Blogging is an endurance event as well. It's not about the individual post. It's about doing it on a regular basis and getting back to it when your habit fails. Actually for me it is a little more like meditation than jogging in this respect. I'm always getting back to meditation and getting back to blogging.

That might suggest that there is some objective, or if not an objective at least a trajectory carved out through the practice of regular blogging. I imagine one can be interpreted from this blog or any other. However, not surprisngly, I don't see this as about telos. I'm not trying to get anywhere (sorry). Instead it is the regular practice of writing that interests me--in all of its myriad components: an engagement with rhetoric and composition that can only come through writing itself.

So "blogging" may change and I may stop blogging someday. I am sure I will. But I will always be doing this.

rhetoric of a new America

Certainly much talk about the historic election results. On CNN, one of the Republican commentators referred to his own party as a "Southern party," so much talk about they need to do. Also conversation about whether the Dem landslide means the nation has moved leftward. Predictably all the right-wingers who were decrying Obama as the "most liberal" member of the senate, even socialist, are now saying that he won b/c he adopted traditionally Republican values: tax cuts, etc. Also similar talk that Dems winning in Congress are also more centrist, though certainly that was not what was being said about them a week ago!

Who can believe any of this self-serving analysis?

This is what I see that's interesting, though predictable, in CNN's exit polls. Nationally, whites voted 55-43 for McCain, so non-whites won this election for Obama. Even more specifically, whites over 30 voted approx. 57-41 for McCain, while whites under 30 voted 54-44 for Obama. Some how I doubt that there's ever been a presidential election where the clear choice of whites over 30 was not elected. And not only was not elected but lost by a significant margin.

The exit polls reproduce the divides of the elections of recent memory remain intact. White, less educated, Christian, older, rural men and women make the vast majority of Republican voters. Of these, education is probably the least determining fact. That is if a voter has all the other characteristics, s/he's voting republican for the most part, regardless of education (though those with postgrad education vote Dem). On the flipside, urban, non-white, less religious or non-Christian, younger voters are the Dems. it would seem that the primary difference is that there are now more of these kinds of voters in a larger number of states (like VA, NC, FL, CO). But that doesn't explain everything. It doesn't explain Iowa, for example.

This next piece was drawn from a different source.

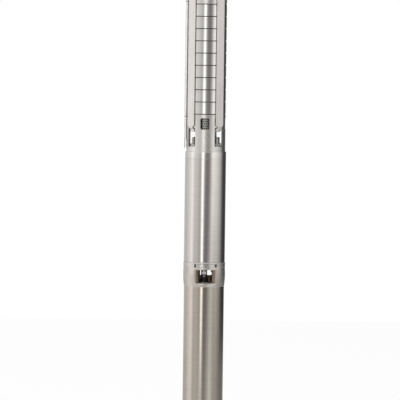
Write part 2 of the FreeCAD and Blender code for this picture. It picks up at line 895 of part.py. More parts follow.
def bracket_shell():
    low = bracket_base
    top = bracket_top
    seat = register_radius + seat_gap
    neck = bracket_neck_radius + seat_gap
    neck_seat = top - neck_height - seat_gap
    bead = bracket_top_radius + bracket_bead
    bead_low = bracket_head + bracket_bead_low
    rim = top - thin_edge_break
    return lathe([
        (bracket_bore, low + register_height), (seat, low + register_height), (seat, low),
        (lower_radius, low),
        (bracket_belly_radius, low + 0.5 * bracket_height, bracket_top_radius, bead_low),
        (bead, bead_low + 2 * bracket_bead), (bead, top - edge_break), (bracket_top_radius, rim), (neck, rim),
        (neck, neck_seat), (bracket_bore, neck_seat), (bracket_bore, bracket_head + bracket_bead),
        (bracket_cavity, bracket_head + bracket_bead), (bracket_cavity, bracket_sill),
        (bracket_bore, bracket_sill),
    ])


def coupling_bracket():
    sill = bracket_sill
    pocket_top = sill + nut_height + stud_past_nut + nut_pocket_room
    tools = bracket_window(sill, bracket_head, 0.0, window_half_angle)
    tools += bracket_window(sill + back_sill_height, bracket_head, back_window_angle, back_window_half_angle)
    for angle in stud_angles:
        centre = at(stud_ring, angle)
        tools.append(rod(stud_hole_radius, bracket_base - 1, sill + 1, centre))
        tools.append(rod(nut_pocket_radius, sill, pocket_top, centre))
        tools.append(plate(bracket_cavity - nut_pocket_radius, stud_ring, 2 * nut_pocket_radius, sill,
                           pocket_top, angle))
    for angle in (0.0, 180.0):
        tools.append(sector(bracket_neck_radius - strip_groove, bracket_belly_radius + frame_corner,
                            strip_slot_low, strip_slot_high, angle, strip_slot_half_angle))
    return bracket_shell().cut(group(tools))


def locking_strips():
    inner = bracket_neck_radius - strip_groove + seat_gap
    strips = [sector(inner, inner + strip_wall, strip_low, strip_low + strip_height, angle, strip_half_angle)
              for angle in (0.0, 180.0)]
    return group(strips)


def wrench_flats(shaft, low, high):
    flats = []
    for angle in (flat_angle, flat_angle + 180.0):
        flats.append(plate(motor_shaft_radius - flat_depth, motor_shaft_radius + 1, 2 * journal_radius, low,
                           high, angle))
    return shaft.cut(group(flats))


def coupling(low):
    high = low + coupling_length
    chamfered = coupling_radius - coupling_chamfer
    return lathe([
        (shaft_fit, low), (chamfered, low), (coupling_radius, low + coupling_chamfer),
        (coupling_radius, high - coupling_chamfer), (chamfered, high), (shaft_fit, high),
    ])


def slinger(low, height):
    return lathe([
        (shaft_fit, low), (slinger_radius, low), (slinger_radius, low + slinger_rim),
        (slinger_bulge_radius, low + 0.55 * height, slinger_top_radius, low + height),
        (shaft_fit, low + height),
    ])


def shaft_seal(low):
    return tube(seal_bore - seat_gap, motor_shaft_radius + running_gap, low, low + seal_height)


def thrust_housing():
    r = lower_radius
    fit = lower_bore - seat_gap
    lip = foot_recess_radius - foot_lip_width
    return lathe([
        (lip, 0), (r - base_chamfer, 0), (r, base_chamfer), (r, base_rim_height), (fit, base_rim_height),
        (fit, foot_top), (foot_wall_radius, foot_top), (foot_wall_radius, foot_pad_low),
        (foot_floor_bore, foot_pad_low), (foot_floor_bore, foot_floor_low), (lip, foot_floor_low),
        (lip, diaphragm_top), (foot_recess_radius, diaphragm_top), (foot_recess_radius, foot_lip_height),
        (lip, foot_lip_height),
    ])


def thrust_pads():
    outer = thrust_disc_radius - 1
    pads = [sector(pad_inner, outer, foot_pad_low, thrust_face, 360.0 * index / pad_count, pad_half_angle)
            for index in range(pad_count)]
    return group(pads)


def thrust_disc():
    low = thrust_face + running_gap
    disc_top = thrust_face + thrust_disc_height
    hub_top = disc_top + thrust_hub_height
    return lathe([
        (shaft_fit, low), (thrust_disc_radius, low), (thrust_disc_radius, disc_top),
        (thrust_hub_radius, disc_top), (thrust_hub_radius, hub_top), (shaft_fit, hub_top),
    ])


def diaphragm():
    outer = foot_recess_radius - thin_edge_break
    slope_outer = outer - diaphragm_rim_width
    slope_inner = slope_outer - diaphragm_slope_width
    rim_low = diaphragm_top - diaphragm_rim
    dome_low = rim_low - diaphragm_drop
    dome_high = dome_low + diaphragm_wall
    return lathe([
        (0, dome_low), (slope_inner, dome_low), (slope_outer, rim_low), (outer, rim_low),
        (outer, diaphragm_top - seat_gap), (slope_outer, diaphragm_top - seat_gap), (slope_inner, dome_high),
        (0, dome_high),
    ])


def cover_ring():
    low = foot_lip_height + seat_gap
    outer = foot_recess_radius - thin_edge_break
    return sector(outer - cover_ring_width, outer, low, low + cover_ring_height, 0.0, cover_ring_half_angle)


def diaphragm_cover():
    outer = foot_recess_radius - thin_edge_break
    rim_inner = outer - cover_rim_width
    rim_low = foot_lip_height + cover_ring_height + 2 * seat_gap
    rim_high = diaphragm_top - diaphragm_rim - seat_gap
    floor_low = rim_low - cover_step
    floor_high = floor_low + cover_floor
    floor_edge = rim_inner - cover_rim_width
    disc = lathe([
        (0, floor_low), (floor_edge, floor_low), (floor_edge + cover_step, rim_low), (outer, rim_low),
        (outer, rim_high), (rim_inner, rim_high), (rim_inner, floor_high), (0, floor_high),
    ])
    angles = [360.0 * index / cover_hole_count for index in range(cover_hole_count)]
    holes = [rod(cover_hole_radius, floor_low - 1, floor_high + 1, at(cover_hole_circle / 2, angle))
             for angle in angles]
    return disc.cut(group(holes))


def bearing_carrier():
    r = lower_bore - seat_gap
    boss = bush_outer + carrier_boss_wall
    high = carrier_low + carrier_height
    web_low = carrier_low + carrier_web_low
    bush_top = carrier_bush_low + bush_length
    return lathe([
        (bush_bore, carrier_bush_low), (boss, carrier_bush_low), (boss, web_low), (r - carrier_wall, web_low),
        (r - carrier_wall, carrier_low), (r, carrier_low), (r, high), (r - carrier_wall / 2, high),
        (boss, carrier_low + carrier_web_high), (boss, bush_top), (bush_bore, bush_top),
    ])


def lower_motor():
    save("lower_motor_sleeve", tube(lower_radius, lower_bore, base_rim_height, lower_height))
    save("lower_motor_top_bell", lower_motor_top_bell(), bracket_turn)
    save("lower_bearing_carrier", bearing_carrier())
    save("thrust_housing", thrust_housing())
    journals = (carrier_bush_low - journal_below_bush, lower_bush_low + bush_length + journal_past_bush)
    ends = (thrust_face, lower_shaft_top)
    stator, rotor, shaft = motor_insides(lower_stator_low, lower_stator_high, lower_bore, journals, ends)
    flats_at = bracket_base + flat_low
    save("lower_stator", stator)
    save("lower_rotor", rotor)
    save("lower_motor_shaft", wrench_flats(shaft, flats_at, flats_at + flat_height))
    save("thrust_disc", thrust_disc())
    save("thrust_pads", thrust_pads())
    save("diaphragm", diaphragm())
    save("diaphragm_cover", diaphragm_cover())
    save("cover_ring", cover_ring())


def upper_motor():
    save("upper_motor_sleeve", tube(upper_radius, upper_bore, upper_base + edge_break, upper_rim_low))
    save("upper_motor_bottom_bell", upper_motor_bottom_bell(), bracket_turn)
    save("upper_motor_top_bell", upper_motor_top_bell(), pump_turn)
    journals = (bottom_bush_low - journal_below_bush + journal_shoulder_gap,
                upper_bush_low + bush_length + journal_past_bush)
    ends = (upper_shaft_bottom, upper_shaft_top)
    stator, rotor, shaft = motor_insides(upper_stator_low, upper_stator_high, upper_bore, journals, ends)
    save("upper_stator", stator)
    save("upper_rotor", rotor)
    save("upper_motor_shaft", shaft)
    save("lead_socket", lead_socket(), pump_turn)


def motor_small_parts():
    bush_lows = (carrier_bush_low, lower_bush_low, bottom_bush_low, upper_bush_low)
    seal_lows = (lower_height + seal_floor - seal_height, upper_top - seal_room - seal_height)
    save("motor_bearings", group([motor_bearing(low) for low in bush_lows]))
    save("shaft_seals", group([shaft_seal(low) for low in seal_lows]))
    lower_slinger = slinger(bracket_sill + lower_slinger_gap, lower_slinger_height)
    upper_slinger = slinger(upper_top + register_height + upper_slinger_gap, upper_slinger_height)
    save("sand_slingers", group([lower_slinger, upper_slinger]))


def motor_fastening():
    studs = []
    nuts = []
    lower_joint = (lower_height, bracket_sill, bracket_turn)
    upper_joint = (upper_top, opening_low, pump_turn)
    for foot, floor, turn in (lower_joint, upper_joint):
        top = floor + nut_height + stud_past_nut
        for angle in stud_angles:
            centre = at(stud_ring, angle + turn)
            studs.append(rod(stud_radius, foot - stud_depth, top, centre))
            nut = hexagon(nut_across_flats, floor, floor + nut_height, centre, angle + turn)
            nuts.append(nut.cut(rod(stud_radius + seat_gap, floor - 1, top, centre)))
    save("motor_studs", group(studs))
    save("motor_nuts", group(nuts))


def bracket_pieces():
    save("coupling_bracket", coupling_bracket(), bracket_turn)
    save("locking_strips", locking_strips(), bracket_turn)
    save("lower_coupling", coupling(lower_coupling_low))


def pump_shaft():
    shoulder = stack_base - skirt_drop
    top = stack_top - skirt_drop + shaft_nut_height + shaft_past_nut
    splined_top = upper_coupling_low + coupling_length + shaft_past_nut
    collar = hub_radius - sleeve_collar_step
    collar_low = shoulder - sleeve_collar_height
    return lathe([
        (0, pump_shaft_bottom), (motor_shaft_radius, pump_shaft_bottom), (motor_shaft_radius, splined_top),
        (pump_shaft_radius, splined_top), (pump_shaft_radius, collar_low), (collar, collar_low),
        (collar, shoulder), (pump_shaft_radius, shoulder), (pump_shaft_radius, top), (0, top),
    ])


def shaft_nut():
    low = stack_top - skirt_drop
    high = low + shaft_nut_height
    body = hexagon(shaft_nut_flats, low, high, FreeCAD.Vector(0, 0, 0))
    return body.cut(rod(pump_shaft_radius + seat_gap, low - 1, high + 1))


def pump_end():
    save("suction_interconnector", suction_interconnector(), pump_turn)
    save("suction_strainer", suction_strainer(), pump_turn)
    save("pump_coupling", coupling(upper_coupling_low))
    save("pump_shaft", pump_shaft())
    save("shaft_nut", shaft_nut())
    save("tie_straps", group([turned(tie_strap(), angle) for angle in stud_angles]), pump_turn)
    save("strap_bolts", group([turned(strap_bolt(), angle) for angle in stud_angles]), pump_turn)
    save("cable_guard", cable_guard(), pump_turn)
    save("guard_screws", guard_screws(), pump_turn)
    save("discharge_casing", discharge_casing(), pump_turn)
    save("valve_seat", valve_seat(), pump_turn)
    save("valve_cone", valve_cone())


os.makedirs("parts", exist_ok=True)
lower_motor()
bracket_pieces()
upper_motor()
motor_small_parts()
motor_fastening()
pump_end()
stages()
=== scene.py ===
import bpy
import json
import math
import numpy as np
from mathutils import Matrix, Vector


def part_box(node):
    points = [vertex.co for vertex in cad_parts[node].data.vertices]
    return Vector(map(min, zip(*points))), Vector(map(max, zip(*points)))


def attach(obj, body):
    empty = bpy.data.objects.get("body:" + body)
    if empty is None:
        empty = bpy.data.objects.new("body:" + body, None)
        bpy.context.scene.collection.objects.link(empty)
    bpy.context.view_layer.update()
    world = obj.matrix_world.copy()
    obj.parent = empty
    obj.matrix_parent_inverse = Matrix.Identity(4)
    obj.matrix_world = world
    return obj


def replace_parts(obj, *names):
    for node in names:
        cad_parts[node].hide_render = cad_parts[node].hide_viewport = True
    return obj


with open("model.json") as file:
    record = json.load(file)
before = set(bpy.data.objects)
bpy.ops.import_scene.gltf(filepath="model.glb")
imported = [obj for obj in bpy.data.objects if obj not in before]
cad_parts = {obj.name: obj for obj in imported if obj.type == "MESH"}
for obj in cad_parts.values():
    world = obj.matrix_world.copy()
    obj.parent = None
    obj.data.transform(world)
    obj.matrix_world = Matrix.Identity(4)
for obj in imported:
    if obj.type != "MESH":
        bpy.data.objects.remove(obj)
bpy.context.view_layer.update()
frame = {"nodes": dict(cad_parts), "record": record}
nodes = frame["nodes"]
mm = 0.001
fullTurn = 2.0 * math.pi
slotOf = {part["node"]: part["material_slot"] for part in frame["record"]["subparts"]}


# Where things are, read from the frame in millimetres
def lowOf(nodeName):
    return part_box(nodeName)[0].z / mm


def highOf(nodeName):
    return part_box(nodeName)[1].z / mm


def halfWidth(nodeName):
    low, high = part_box(nodeName)
    return (high.y - low.y) / 2 / mm


def around(radius, angle):
    # point on a circle, angle from the front towards +X: x = r sin(angle), y = -r cos(angle)
    return radius * np.sin(angle), -radius * np.cos(angle)


# Surfaces from arrays
def gridFaces(rows, columns, closeRows=False, closeColumns=True):
    # quads between neighbouring rows and columns, wrapped where a direction is closed
    r = np.arange(rows if closeRows else rows - 1)
    c = np.arange(columns if closeColumns else columns - 1)
    rr, cc = np.meshgrid(r, c, indexing="ij")
    nextR, nextC = (rr + 1) % rows, (cc + 1) % columns
    quads = np.stack([rr * columns + cc, rr * columns + nextC, nextR * columns + nextC,
                      nextR * columns + cc], -1)
    return quads.reshape(-1, 4)


def signedVolume(points, triangles):
    # sum of a . (b x c) / 6 over the triangles, negative when the faces look inwards
    a, b, c = points[triangles[:, 0]], points[triangles[:, 1]], points[triangles[:, 2]]
    return float(np.einsum("ij,ij->i", a, np.cross(b, c)).sum() / 6)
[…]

The big question now might be whether or not this election means that we have moved to the left as a nation. Were the right-wing pundits correct last week when they were saying how liberal the Dems are or are they correct today when they are saying that the Dems won by masquerading as or turning into Reps?

Or maybe, in our most pollyanna moment, we imagine moving beyond binary politics.

As I've written earlier, I don't believe that democray is a rational process. Politics are affective. Trying to deduce a rational interpretation that says what an election "means," to assume that a rational message is sent from voters, is misleading. And this is not in anyway a slam against American voters. It is instead a position on what human behavior is like, especially on such a scale. I include myself in this. I cannot imagine any realistic conditions under which I would vote differently. Is it rational of me to say there is absolutely nothing one candidate could have done or said to persuade me? I don't think so.

But rationality is over-rated. It's a good faith but ultimately insufficient attempt to explain agency. And the left-right binary is just another part of that Cartesian mapping of political consciousness. Not that such matters are likely to drift into the mainstream any time soon, but I think that if you want to understand the new America, you'll have to move to a post-Cartesian, post-rational mapping of the political subject.